Again, there are a number of hard-coded differences for NDB.

For Write_rows_log_event, flags need to be set to ensure that column values for AUTO_INCREMENT and TIMESTAMP columns are taken from the supplied values, not auto-generated. If slave_exec_mode=IDEMPOTENT, an INSERT that fails due to already existing row does not cause replication to fail; instead an UPDATE is tried, or in some cases (like if there are foreign keys) a DELETE + re-tried INSERT. There is also code to hint storage engines about the approximate number of rows that are part of a bulk insert.

For Update_rows_log_event and Delete_rows_log_event, the code needs to locate the row to update/delete. This is done by primary key if one exists on the slave table (the current binlogging always includes every column in the before image of the row, so the primary key value of the row to modify is always available).
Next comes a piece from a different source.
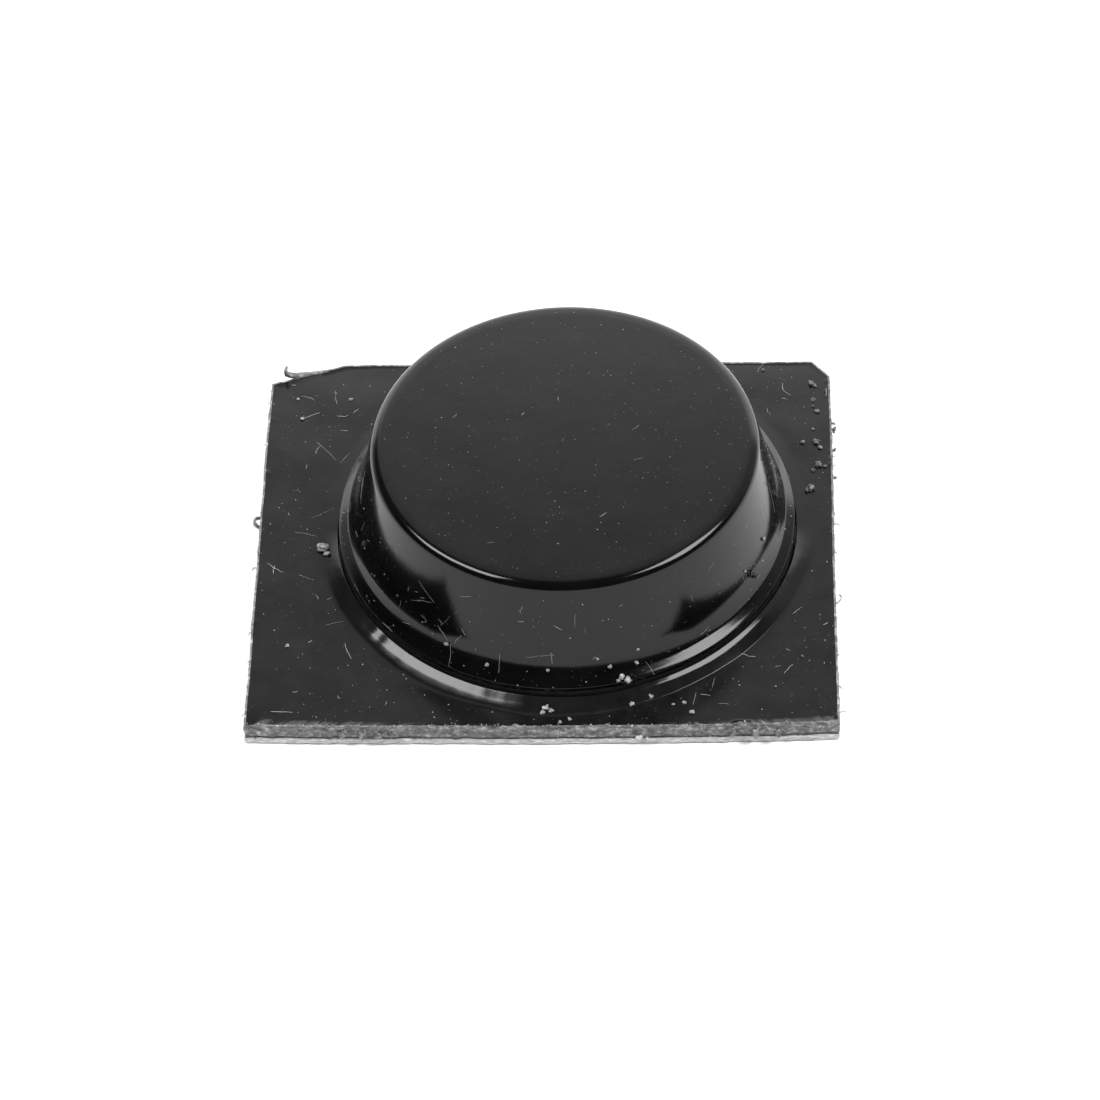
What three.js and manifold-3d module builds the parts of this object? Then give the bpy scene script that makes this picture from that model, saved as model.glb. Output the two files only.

But there is also support for tables with no primary key, in which the first index on the table is used to locate the row (if any), or failing that a full table scan. This btw. is a good reminder to not use row-based replication with primary-key-less tables with non-trivial amount of rows: every row operation applied will need a full table scan!

Finally, the values from the event are unpacked into a row buffer in the format used by MySQL storage engines, and the read_set and write_set are set up (current replication always includes all columns in row operations), before the actual ha_write_row(), ha_update_row(), or ha_delete_row() call into the storage engine handler is made to perform the actual update. Note that a single row event can include multiple rows, which are applied one after the other.

Final words

And that is it! Quite a bit of detail, but again I found it very useful to create this complete overview; it will make things easier when re-implementing this in a new replication API.